__WHAT IS ASKED__. Extract each line of the records below that contains the word "with".

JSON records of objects
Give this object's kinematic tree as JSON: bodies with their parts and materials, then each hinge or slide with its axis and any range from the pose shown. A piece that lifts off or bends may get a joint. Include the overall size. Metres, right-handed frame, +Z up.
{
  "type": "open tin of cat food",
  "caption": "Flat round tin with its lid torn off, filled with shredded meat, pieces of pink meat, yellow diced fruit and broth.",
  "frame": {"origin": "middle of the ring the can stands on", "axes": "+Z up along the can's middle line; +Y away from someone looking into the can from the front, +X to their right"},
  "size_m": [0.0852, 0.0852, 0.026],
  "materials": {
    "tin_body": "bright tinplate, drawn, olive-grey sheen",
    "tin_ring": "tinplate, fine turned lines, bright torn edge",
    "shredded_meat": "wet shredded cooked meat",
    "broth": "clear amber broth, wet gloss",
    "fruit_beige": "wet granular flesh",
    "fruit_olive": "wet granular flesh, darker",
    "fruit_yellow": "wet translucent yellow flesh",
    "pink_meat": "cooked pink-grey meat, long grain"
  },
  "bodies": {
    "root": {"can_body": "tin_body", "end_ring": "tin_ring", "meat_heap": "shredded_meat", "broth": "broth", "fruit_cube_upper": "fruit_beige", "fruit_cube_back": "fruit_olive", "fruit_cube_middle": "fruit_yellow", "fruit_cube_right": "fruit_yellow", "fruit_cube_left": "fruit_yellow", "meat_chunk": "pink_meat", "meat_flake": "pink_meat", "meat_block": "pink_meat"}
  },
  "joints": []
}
...
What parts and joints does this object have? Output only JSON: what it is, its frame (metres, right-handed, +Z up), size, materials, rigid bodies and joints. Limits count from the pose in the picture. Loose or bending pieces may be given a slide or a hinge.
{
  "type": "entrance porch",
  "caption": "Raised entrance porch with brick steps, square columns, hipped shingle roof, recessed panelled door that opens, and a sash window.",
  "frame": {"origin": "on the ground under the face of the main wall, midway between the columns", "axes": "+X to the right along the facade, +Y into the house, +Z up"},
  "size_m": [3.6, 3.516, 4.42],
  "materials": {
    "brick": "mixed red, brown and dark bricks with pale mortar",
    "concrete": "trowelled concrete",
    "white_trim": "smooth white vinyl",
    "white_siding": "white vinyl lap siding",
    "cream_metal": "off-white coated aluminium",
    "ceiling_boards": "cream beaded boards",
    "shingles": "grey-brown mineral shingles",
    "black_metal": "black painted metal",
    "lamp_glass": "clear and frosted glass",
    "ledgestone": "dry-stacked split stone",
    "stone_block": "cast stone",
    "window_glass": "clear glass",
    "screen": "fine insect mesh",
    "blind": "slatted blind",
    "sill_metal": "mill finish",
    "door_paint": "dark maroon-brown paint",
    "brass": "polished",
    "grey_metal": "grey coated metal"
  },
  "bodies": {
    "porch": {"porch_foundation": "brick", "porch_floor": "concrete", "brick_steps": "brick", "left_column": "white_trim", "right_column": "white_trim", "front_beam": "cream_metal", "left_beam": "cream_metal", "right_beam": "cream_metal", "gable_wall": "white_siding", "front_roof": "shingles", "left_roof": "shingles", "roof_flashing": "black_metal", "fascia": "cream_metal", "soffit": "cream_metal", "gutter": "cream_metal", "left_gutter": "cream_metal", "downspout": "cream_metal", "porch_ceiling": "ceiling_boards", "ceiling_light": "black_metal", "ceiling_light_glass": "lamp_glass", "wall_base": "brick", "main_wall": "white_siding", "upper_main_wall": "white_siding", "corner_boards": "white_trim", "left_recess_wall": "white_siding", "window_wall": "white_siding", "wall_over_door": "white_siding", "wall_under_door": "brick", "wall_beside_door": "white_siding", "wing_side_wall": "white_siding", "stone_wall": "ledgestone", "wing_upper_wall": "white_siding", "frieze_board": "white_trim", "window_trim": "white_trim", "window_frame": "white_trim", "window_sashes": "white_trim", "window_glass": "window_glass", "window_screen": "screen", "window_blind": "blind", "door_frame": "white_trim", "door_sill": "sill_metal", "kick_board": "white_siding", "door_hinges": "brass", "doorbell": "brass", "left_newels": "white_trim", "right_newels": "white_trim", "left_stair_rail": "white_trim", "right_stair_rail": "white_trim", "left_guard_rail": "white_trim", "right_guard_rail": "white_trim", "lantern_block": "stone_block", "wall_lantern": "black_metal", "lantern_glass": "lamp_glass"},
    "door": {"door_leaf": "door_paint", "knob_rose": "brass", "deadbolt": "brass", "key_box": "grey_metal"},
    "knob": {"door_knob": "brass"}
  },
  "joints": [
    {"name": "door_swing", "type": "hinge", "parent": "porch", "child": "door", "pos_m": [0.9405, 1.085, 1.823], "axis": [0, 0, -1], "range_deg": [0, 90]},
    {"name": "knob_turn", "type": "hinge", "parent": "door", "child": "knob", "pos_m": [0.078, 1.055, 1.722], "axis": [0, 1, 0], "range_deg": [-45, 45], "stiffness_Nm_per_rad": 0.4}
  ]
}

__THE OUTPUT__.
Give this object's kinematic tree as JSON: bodies with their parts and materials, then each hinge or slide with its axis and any range from the pose shown. A piece that lifts off or bends may get a joint. Include the overall size. Metres, right-handed frame, +Z up.
  "caption": "Flat round tin with its lid torn off, filled with shredded meat, pieces of pink meat, yellow diced fruit and broth.",
  "caption": "Raised entrance porch with brick steps, square columns, hipped shingle roof, recessed panelled door that opens, and a sash window.",
    "brick": "mixed red, brown and dark bricks with pale mortar",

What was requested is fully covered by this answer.